New Building Efficiency Standards Take Effect in California

New Building Efficiency Standards Take Effect in California

Home builders and contractors building new homes or remodeling existing homes in California are now required to adhere to several new lighting standards designed to help consumers save up to 75% on lighting costs.

The change in these comprehensive requirements comes as California's demand and consumption of electricity continues to grow at a record setting pace. These new requirements were initially proposed and developed by Pacific Gas and Electric Company’s codes and standards department and are mandated by the California Energy Commission, under the Title 24 energy code. Title 24 energy codes meet the minimum building requirements.

The codes were first implemented in 1978 following a legislative mandate to develop energy efficiency standards for new businesses and homes. They were updated in 2001, to assist customers following California’s energy crisis in order to reduce energy bills, increase reliability of energy delivery and contribute to an improved economic condition for the state.

Under the 2005 California Title 24 Energy Efficiency Standards for Residential buildings, new or remodeled homes -- after October 1, 2005 -- must integrate the new lighting standards in nearly every room of the home (the only exception is closets under 70 square feet). These rooms include the kitchen, dining room, living room, bedroom, bathroom, hallway, utility room, garage and outdoor lighting (porch).

The fundamental difference in the new mandates is the installation of more energy efficient (or high efficacy) lighting throughout most of the homes including outdoors. The upgrades are designed to save energy and lower lighting costs for the homeowner. Under the previous standards, new homes were required to have a minimal amount of energy efficient (fluorescent) lights or motion sensors in only the kitchen, bathrooms, garage, laundry and utility rooms.
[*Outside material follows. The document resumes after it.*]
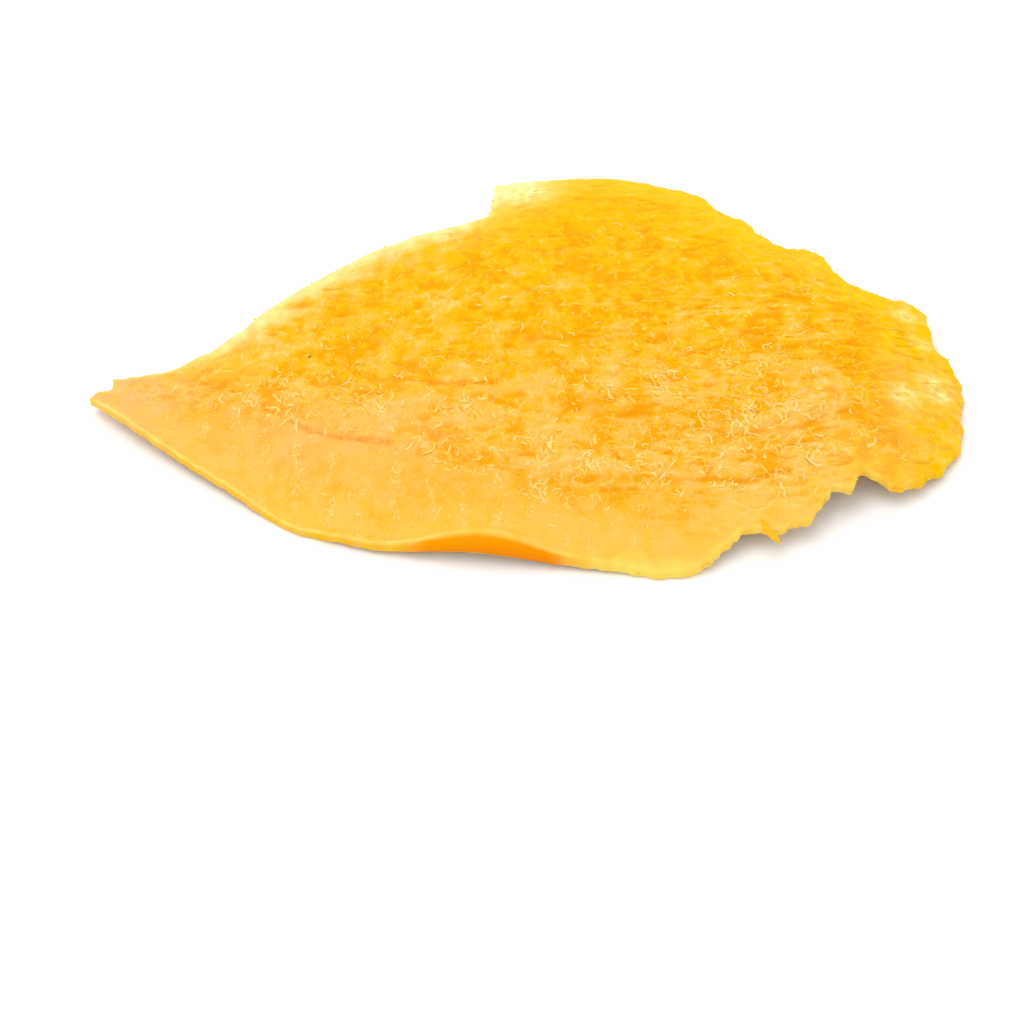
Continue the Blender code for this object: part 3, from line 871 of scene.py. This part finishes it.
def lay_fibres(face, i, j, heading, curl, length, radius, flatness, rise, sides, steps):
    """Points, triangles and shading normals of fibres laid on a face.

    A fibre's heading turns by its curl from end to end. The running sum of short steps along the
    heading gives its line on the plan, which the face's grid carries onto the face. The line then
    rises off the face along its normal, most at one end.
    """
    step_i = read_grid(np.gradient(face, axis=0), i, j)
    step_j = read_grid(np.gradient(face, axis=1), i, j)
    share = np.linspace(0.0, 1.0, steps)
    wave = 0.5 * np.sin(2 * np.pi * (share[None, :] + heading[:, None]))
    turn = heading[:, None] + curl[:, None] * (share[None, :] - 0.5) + wave
    stride = (length / (steps - 1))[:, None]
    run_x = np.cumsum(np.cos(turn) * stride, axis=1)
    run_y = np.cumsum(np.sin(turn) * stride, axis=1)
    run_x -= run_x.mean(axis=1, keepdims=True)
    run_y -= run_y.mean(axis=1, keepdims=True)
    spin = (step_i[:, 0] * step_j[:, 1] - step_i[:, 1] * step_j[:, 0])[:, None]
    line_i = i[:, None] + (run_x * step_j[:, 1, None] - run_y * step_j[:, 0, None]) / spin
    line_j = j[:, None] + (run_y * step_i[:, 0, None] - run_x * step_i[:, 1, None]) / spin
    line_i = np.clip(line_i, 1.0, face.shape[0] - 2.0)
    line_j = np.clip(line_j, 1.0, face.shape[1] - 2.0)
    normal = unit(read_grid(face_normals(face), line_i, line_j))
    lift = radius[:, None] * flatness * 0.2 + rise[:, None] * share[None, :] ** 2
    line = read_grid(face, line_i, line_j) + normal * lift[..., None]
    return lay_tubes(line, normal, tapered(radius, steps), flatness, sides)


def make_fibres(name, seed, face, weight, tone, count, length, radius,
                flatness=0.4, curl=1.1, rise=0.0, sides=4, steps=6, grain_turn=None):
    """A piece of many fibres, of lengths, radii, curls and rises drawn round the ones given.

    The fibres lie in all directions, or near the grain's where its turn is given.
    """
    rng = np.random.default_rng(seed)
    i, j = scatter(rng, face, weight, count)
    if grain_turn is None:
        heading = rng.uniform(0.0, 2 * np.pi, count)
    else:
        heading = read_grid(grain_turn, i, j) + rng.normal(0.0, GRAIN_STRAY, count)
    lengths = length * rng.gamma(5.0, 1 / 5.0, count)
    radii = radius * rng.gamma(12.0, 1 / 12.0, count)
    curls = rng.normal(0.0, curl, count)
    rises = rise * rng.gamma(1.5, 1 / 1.5, count)
    points, triangles, facing = lay_fibres(
        face, i, j, heading, curls, lengths, radii, flatness, rises, sides, steps)
    tones = read_grid(np.broadcast_to(tone, weight.shape), i, j)
    tones = np.clip(tones + rng.normal(0.0, TONE_STRAY, count), 0.0, 1.0)
    shares = {"tone": np.repeat(tones, points.shape[1])}
    return make_piece(name, points, triangles, fibre_material, shares, facing)


# Where the fibres lie thickest, as place and reach
PALE_TANGLES = (
    (13.5, -2.3, 1.4), (17.2, -9.9, 2.2), (28.0, -14.3, 2.2), (32.6, -13.4, 1.8), (21.5, 1.4, 1.4),
    (44.3, 3.5, 2.2), (-36.2, -7.2, 1.8), (-32.2, -7.4, 1.6), (9.5, -9.8, 1.6), (25.2, -4.0, 2.0),
    (30.4, -5.6, 2.0), (35.0, -16.9, 1.6), (2.3, -18.5, 1.4), (0.4, -25.4, 2.0), (8.0, -20.7, 1.6),
    (45.5, -15.4, 1.6), (44.6, -8.8, 2.0), (-23.0, -8.7, 1.8), (-20.3, -12.1, 1.6), (-8.0, -12.0, 1.6),
)
top_band = band_share(top_x, top_y)
top_pallor_and_sheen = pallor_and_sheen_at(top_x, top_y)
off_rim = smooth_step((top_from_rim - 0.6) / 4.0) * smooth_step((top_x + 55.0) / 10.0)
tangle = np.maximum(bumps(top_x / 3.4, top_y / 2.8, 41) - 0.3, 0.0) * 1.6
for tangle_x, tangle_y, reach in PALE_TANGLES:
    tangle = tangle + 1.2 * bell(top_x, top_y, (tangle_x, tangle_y), reach)

# The fibres take the paler tone of the front and the rim, so they carry the painted sheen and the painted
# rim glow too.
fibre_pallor_sheen_and_glow = top_pallor_and_sheen + 1.2 * top_shares["rim"]
off_spots = 1 - 0.9 * orange_share(top_x, top_y)
off_band = (1 - 0.96 * top_band) * off_rim * off_spots
front_felt = 1.2 * smooth_step((2.0 - top_y) / 10.0) * (1 - 0.8 * top_band)
curled_weight = off_band * (0.1 + tangle) * np.clip(0.2 + top_pallor_and_sheen, 0.05, 1.0)
fine_weight = (0.05 + off_rim) * off_spots * (1 - 0.7 * top_band) * (0.1 + tangle + front_felt)
from_low = (top_x - GRAIN_LOW_X) / GRAIN_BEND
grain_slope = GRAIN_DIP / GRAIN_BEND * from_low / np.sqrt(1 + from_low**2)
make_fibres("curled_fibres", 51, leaf_top, curled_weight, 0.35 + 0.5 * fibre_pallor_sheen_and_glow,
            count=540, length=1.25, radius=0.10, flatness=0.45, rise=0.04, sides=5, steps=8)
make_fibres("felted_fibres", 52, leaf_top, off_band * (0.4 + tangle), 0.08 + 0.45 * fibre_pallor_sheen_and_glow,
            count=1500, length=1.0, radius=0.10)
make_fibres("fine_felt", 53, leaf_top, fine_weight, 0.3 + 0.35 * fibre_pallor_sheen_and_glow,
            count=4200, length=0.85, radius=0.045, flatness=0.5, rise=0.02, sides=3)
make_fibres("grain_threads", 56, leaf_top, off_band * layered_share(top_x, top_y),
            0.1 + 0.35 * fibre_pallor_sheen_and_glow, count=240, length=2.6, radius=0.07, flatness=0.5, curl=0.4,
            steps=12, grain_turn=np.arctan(grain_slope))

# The tufts of the smooth band along the front rim: short pale fibre ends in columns square to the rim,
# where the bundles that run through the fruit were cut across.
TUFT_COLUMNS = (-46.4, -42.0, -37.6, -33.6, -29.8, -25.2, -21.4, -16.8, -12.3, -7.9, -3.4, 0.4, 4.6)
COLUMN_REACH = 0.45
wander = top_x + 0.8 * bumps(top_x / 9.0, top_y / 3.0, 42)
columns = np.zeros_like(top_x)
for column in TUFT_COLUMNS:
    columns = columns + np.exp(-(((wander - column) / COLUMN_REACH) ** 2))
columns = columns * smooth_step(bumps(top_x / 2.6, top_y / 2.2, 43) / 0.5 + 0.15)
make_fibres("band_tufts", 54, leaf_top, (columns + 0.02) * top_band, 0.7,
            count=1300, length=0.34, radius=0.05, curl=1.0, steps=5)

# The fibres of the underside: fewer and finer, and none where the slice lay flat on the tray.
# The underside's grid is turned round from front to back, so that it faces down.
make_fibres("underside_fibres", 55, leaf_under[:, ::-1],
            smooth_step((under_height[:, ::-1] - 0.3) / 0.5), 0.3,
            count=1500, length=1.1, radius=0.07, curl=1.0, sides=3)

# The fringe: short fibre ends that stick out of the torn rim, most round the broad end.
# They are the same dry fibres as the felt's, rooted inside the rim and turned at random round its
# outward heading.
FRINGE_COUNT = 150
FRINGE_STEPS = 6
FRINGE_LENGTH = 0.4
FRINGE_GIRTH = 0.08
ROOTED_SHARE = 0.4
UPWARDS = (0.0, 0.0, 1.0)
fringe_rng = np.random.default_rng(57)
rim_run = np.roll(torn_rim, -1, axis=0) - np.roll(torn_rim, 1, axis=0)
rim_heading = np.arctan2(-rim_run[:, 0], rim_run[:, 1])
fringe_chance = 0.15 + smooth_step((torn_rim[:, 0] - 10.0) / 20.0) + 0.4 * (torn_rim[:, 1] > 0)
fringe_chance = fringe_chance * (1 - rim_blunt) * np.linalg.norm(rim_run, axis=1)
root_at = fringe_rng.choice(len(torn_rim), FRINGE_COUNT, p=fringe_chance / fringe_chance.sum())
fringe_length = FRINGE_LENGTH * fringe_rng.gamma(4.0, 1 / 4.0, FRINGE_COUNT)
fringe_share = np.linspace(-ROOTED_SHARE, 1 - ROOTED_SHARE, FRINGE_STEPS)[None, :]
fringe_turn = rim_heading[root_at] + fringe_rng.normal(0.0, 1.1, FRINGE_COUNT)
fringe_turn = fringe_turn[:, None] + fringe_rng.normal(0.0, 1.2, FRINGE_COUNT)[:, None] * fringe_share
fringe_rise = fringe_rng.normal(0.05, 0.15, FRINGE_COUNT)[:, None]
fringe_line = np.dstack([
    np.cos(fringe_turn) * fringe_share * fringe_length[:, None],
    np.sin(fringe_turn) * fringe_share * fringe_length[:, None],
    fringe_rise * (fringe_share + ROOTED_SHARE) + 0.25 * (rim_faces[1] - rim_faces[0])[root_at, None],
]) + rim_middle[root_at, None]
fringe_girth = tapered(FRINGE_GIRTH * fringe_rng.gamma(8.0, 1 / 8.0, FRINGE_COUNT), FRINGE_STEPS)
fringe_points, fringe_triangles, fringe_facing = lay_tubes(
    fringe_line, UPWARDS, fringe_girth, flatness=0.6, sides=4)
fringe_tone = np.clip(0.35 + fringe_rng.normal(0.0, 0.25, FRINGE_COUNT), 0.0, 1.0)
make_piece("fringe", fringe_points, fringe_triangles, fibre_material,
           {"tone": np.repeat(fringe_tone, fringe_points.shape[1])}, fringe_facing)

# The barb: one splinter of saturated flesh that lies on the face and points out over the front rim.
# It is part of the slice, torn half loose, and narrows to a point past the rim.
BARB_LINE = ((29.0, -25.4), (29.5, -26.9), (30.2, -28.4), (31.0, -29.6), (31.9, -30.7))
BARB_STEPS = 18
BARB_GIRTH = 0.52
BARB_SINK = 0.2
BARB_LIFT = 0.3
BARB_DROOP = 0.35
BARB_EVENED = 5
BARB_ORANGE = paint(241, 178, 16)


def nearest_on_top(plan):
    """The number of the top grid's point that lies nearest to each plan point."""
    away = (top_x.ravel() - plan[:, :1]) ** 2 + (top_y.ravel() - plan[:, 1:]) ** 2
    return away.argmin(axis=1)


barb_share = np.linspace(0.0, 1.0, BARB_STEPS)
barb_plan = read_sweep(sweep(BARB_LINE), barb_share)
barb_height = leaf_top.reshape(-1, 3)[nearest_on_top(barb_plan), 2]
barb_height = np.convolve(
    np.pad(barb_height, BARB_EVENED // 2, mode="edge"), np.full(BARB_EVENED, 1 / BARB_EVENED), "valid")
barb_height = barb_height - BARB_SINK + BARB_LIFT * barb_share - BARB_DROOP * barb_share**3
barb_line = np.column_stack([barb_plan, barb_height])[None]
barb_girth = BARB_GIRTH * (np.sin(np.pi * barb_share**2.1) ** 0.8)[None]
barb_material, barb_shader, _ = new_material("mango_barb")
feed(barb_shader, {
    "Base Color": BARB_ORANGE,
    "Roughness": 0.5,
    "Specular IOR Level": 0.12,
    "Subsurface Weight": 0.3,
    "Subsurface Radius": FLESH_GLOW,
    "Subsurface Scale": 0.0004,
})
barb_points, barb_triangles, _ = lay_tubes(barb_line, UPWARDS, barb_girth, flatness=0.6, sides=12)
make_piece("barb", barb_points, barb_triangles, barb_material, {})

# The two specks: a short dark thread on the left of the face and a dot near its middle.
# They are stumps of fibre that browned as the slice dried, and they lie on the face like the others.
SPECK_BROWN = paint(120, 104, 40)
SPECKS = np.array([(-28.5, -2.7), (17.9, -7.7)])
SPECK_HEADINGS = np.array([1.2, 0.3])
SPECK_CURLS = np.array([1.2, 1.2])
SPECK_LENGTHS = np.array([0.8, 0.25])
SPECK_GIRTHS = np.array([0.13, 0.11])
SPECK_RISES = np.array([0.05, 0.05])
speck_material, speck_shader, _ = new_material("browned_fibre")
feed(speck_shader, {"Base Color": SPECK_BROWN, "Roughness": 0.6})
speck_i, speck_j = np.unravel_index(nearest_on_top(SPECKS), top_x.shape)
speck_points, speck_triangles, _ = lay_fibres(
    leaf_top, speck_i, speck_j, SPECK_HEADINGS, SPECK_CURLS, SPECK_LENGTHS, SPECK_GIRTHS,
    flatness=0.6, rise=SPECK_RISES, sides=5, steps=7)
make_piece("specks", speck_points, speck_triangles, speck_material, {})

# The studio: a white sweep lit by a white room and one large soft lamp above and behind.
# The lens is long and looks down on the slice's face.
CAMERA_AIM = (-2.1, -24.5, -0.05)
CAMERA_DISTANCE = 365.0
CAMERA_RISE = 50.5
LENS = 100.0
FLOOR_SIZE = 6.0
FLOOR_WHITE = (0.93, 0.93, 0.93, 1.0)
LAMP_PLACE = (-0.2, 0.12, 0.8)
LAMP_SIZE = 0.55
LAMP_POWER = 2.1
ROOM_LIGHT = 1.03

half_floor = FLOOR_SIZE / 2
floor_mesh = bpy.data.meshes.new("floor")
floor_mesh.from_pydata(
    [(-half_floor, -half_floor, 0.0), (half_floor, -half_floor, 0.0),
     (half_floor, half_floor, 0.0), (-half_floor, half_floor, 0.0)], [], [(0, 1, 2, 3)])
floor_material, floor_shader, _ = new_material("white_sweep")
feed(floor_shader, {"Base Color": FLOOR_WHITE, "Roughness": 0.9, "Specular IOR Level": 0.1})
floor_mesh.materials.append(floor_material)
floor = bpy.data.objects.new("floor", floor_mesh)
bpy.context.scene.collection.objects.link(floor)

room = bpy.data.worlds.new("room")
room.use_nodes = True
feed(room.node_tree.nodes["Background"], {"Color": (1.0, 1.0, 1.0, 1.0), "Strength": ROOM_LIGHT})
bpy.context.scene.world = room

lamp_data = bpy.data.lights.new("soft_lamp", "AREA")
lamp_data.energy = LAMP_POWER
lamp_data.size = LAMP_SIZE
lamp = bpy.data.objects.new("soft_lamp", lamp_data)
lamp.location = LAMP_PLACE
lamp.rotation_euler = (-Vector(LAMP_PLACE)).to_track_quat("-Z", "Y").to_euler()
bpy.context.scene.collection.objects.link(lamp)

camera_data = bpy.data.cameras.new("camera")
camera_data.lens = LENS
camera_data.sensor_width = 36.0
camera = bpy.data.objects.new("camera", camera_data)
rise = np.radians(CAMERA_RISE)
aim = Vector(CAMERA_AIM) * MM
back = Vector((0.0, -np.cos(rise), np.sin(rise)))
camera.location = aim + back * CAMERA_DISTANCE * MM
camera.rotation_euler = (-back).to_track_quat("-Z", "Y").to_euler()
bpy.context.scene.collection.objects.link(camera)
bpy.context.scene.camera = camera
bpy.context.scene.view_settings.view_transform = "Standard"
The new 2005 changes will now require that more than 50% of the wattage in kitchens must be high efficiency. The ratio of incandescent lights to the high efficiency lights must be four to one. At least one high efficiency (or high efficacy) light fixture or vacancy sensors will be the minimum requirement in virtually every room. Outdoors, lighting that is attached to a building, such as a porch light, must be energy efficient or controlled by a motion sensor with a built in photo control unit that detects as dusk arrives.

Another significant change is the type of energy efficient bulb. The bulb or lamp is a compact fluorescent that can not be replaced with a conventional incandescent light bulb. It includes four-pins that cannot be replaced with a screw-in light bulb. The new four pin bulb also must be what is called in the industry, high efficacy. This terminology means that the bulb has a higher lumen or light output. The high efficacy florescent bulb -- with state-of-the-art coatings -- closely resembles the light output and color of an incandescent light bulb.

A vacancy sensor can be used instead of a high efficacy light in all rooms except the kitchen to meet the new standards. These sensors are new in the industry because instead of illuminating when someone enters a room like an occupancy sensor, this light is turned on manually and turns itself off when there is no one in the room. It is designed to turn itself off automatically when the room is left vacant for intervals of 15 or 30 minutes. A vacancy sensor is estimated to reduce lighting costs by 30%.